Over the year so far we have seen a high concentration of leasing activity around Soho and the North of Oxford Street sub-markets. In total transactions across this area have accounted for over a quarter of the number of transactions that have completed (82).

The Tech & Media sector has accounted for 25% of year-to-date take-up, whilst the Insurance & Financial sector followed behind with a 21% share and the Serviced Office Provider sector with 18%.

We saw this year’s largest transaction complete during the month, with Facebook acquiring the Ground to 4th floors (144,525 sq ft), at Regent’s Place, 10 Brock Street, NW1, which was previously occupied by Debenhams.
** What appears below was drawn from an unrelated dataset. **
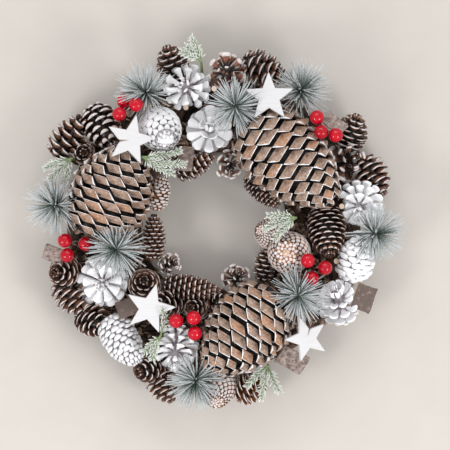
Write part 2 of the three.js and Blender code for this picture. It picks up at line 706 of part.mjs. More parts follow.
function berrySolid(bunch) {
  const solids = bunch.berries.map(([x, y, z]) => {
    const shell = new Shell();
    const rows = BERRY_ROWS;
    const sides = BERRY_SIDES;
    const rings = [];
    for (let row = 1; row < rows; row++) {
      const polar = Math.PI * row / rows;
      const out = BERRY_RADIUS * Math.sin(polar);
      const height = z - BERRY_RADIUS * Math.cos(polar);
      const ring = [];
      for (let count = 0; count < sides; count++) {
        const angle = 2 * Math.PI * (count + row / 2) / sides;
        ring.push(shell.add(new THREE.Vector3(x + out * Math.cos(angle), y + out * Math.sin(angle), height)));
      }
      rings.push(ring);
    }
    const bottom = shell.add(new THREE.Vector3(x, y, z - BERRY_RADIUS));
    const top = shell.add(new THREE.Vector3(x, y, z + BERRY_RADIUS));
    for (let count = 0; count < sides; count++) {
      const next = (count + 1) % sides;
      shell.face(bottom, rings[0][next], rings[0][count]);
      shell.face(top, rings[rows - 2][count], rings[rows - 2][next]);
      for (let row = 0; row + 2 < rows; row++) {
        shell.face(rings[row][count], rings[row][next], rings[row + 1][count]);
        shell.face(rings[row][next], rings[row + 1][next], rings[row + 1][count]);
      }
    }
    return shell.solid();
  });
  berryRods(bunch).forEach(([from, to], k) => {
    const over = blend(from, to, 1.02);
    if (k === 0) {
      const start = standing(from, BUNCH_RADIUS);
      const path = [start, start.clone().addScaledVector(UP, STEM_RISE), over];
      solids.push(tubeShell(path, path.map(() => BUNCH_RADIUS), 3).solid());
    } else {
      solids.push(tubeShell([from, over], [WIRE_RADIUS, WIRE_RADIUS], 3).solid());
    }
  });
  return fuse(solids);
}

for (const bunch of bunches) {
  for (const [x, y, z] of bunch.berries) {
    obstacles.push(ballObstacle(new THREE.Vector3(x, y, z), BERRY_RADIUS));
  }
  berryRods(bunch).forEach(([from, to], k) => {
    obstacles.push(rodObstacle(from, to, k === 0 ? BUNCH_RADIUS : WIRE_RADIUS));
  });
}

// Stems of the picks and sprigs
for (const spray of [...picks, ...sprigs]) {
  const top = new THREE.Vector3(spray.x, spray.y, spray.z);
  spray.foot = footOn(spray.x, spray.y);
  spray.stem = rodObstacle(spray.foot, top, STEM_RADIUS);
  obstacles.push(spray.stem);
}

// The stubs of the ring stand between the cones, which keep clear of them
for (const [x, y, z] of stubs) {
  const foot = footOn(x, y);
  obstacles.push(rodObstacle(foot, new THREE.Vector3(x, y, z), STUB_RADIUS));
}

// A short peg that joins two neighbouring cones, hidden among their scales
function pegBetween(one, two) {
  const from = new THREE.Vector3(one.x, one.y, one.z);
  const to = new THREE.Vector3(two.x, two.y, two.z);
  return tubeShell([blend(from, to, 0.05), blend(from, to, 0.95)], [PEG_RADIUS, PEG_RADIUS], 3).solid();
}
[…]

Another notable transaction to complete during the month was Apollo’s pre-let of the 2nd to 4th floors at Derwent London’s 1 Soho Place development, W1, which is scheduled for completion in Q4 2021.

Around 36% of the space that has been pre-let during this year has been in Soho and already 50% of the development pipeline for the next five years in this sub-market has already been pre-let. In total, across the West End as a whole, 27% of the 2020-2023 development pipeline has been pre-let and at least a further 10% is currently under offer.

Notable pipeline developments currently under offer include 20 Manchester Square, W1, (100,000 sq ft), 1 Wood Crescent, W12, (110,000 sq ft), and Oxford House, 1 Newman Yard, W1 (80,000 sq ft).

Supply has remained at the same level as the vacancy rate at 4.0%, down 20 bps on the same period a year earlier. We expect supply to continue to remain constrained over the next year, with 63% of the extensive refurbishments and developments scheduled for completion over the next year already pre-let and virtually all the remaining speculative space scheduled for delivery in 2020 currently under offer.

In 2021, 45% of the scheduled deliveries have already been pre-let. With around 600,000 sq ft of the development pipeline currently under offer, pre-letting will continue to significantly reduce future speculative deliveries.

Underlying demand continues to remain robust with space under offer standing at 1.78m sq ft at the end of the month, up 19% on the average amount we have seen over the last 12 months.

The quantum of occupiers actively searching to acquire space across the West End and Central London at present equates to 4.3m sq ft. The Tech and Media sector continues to be the main driver of demand and accounts almost a third (31%) of active and potential West End and Central London requirements. The Insurance & Financial sector is the next largest sector driving demand (21%).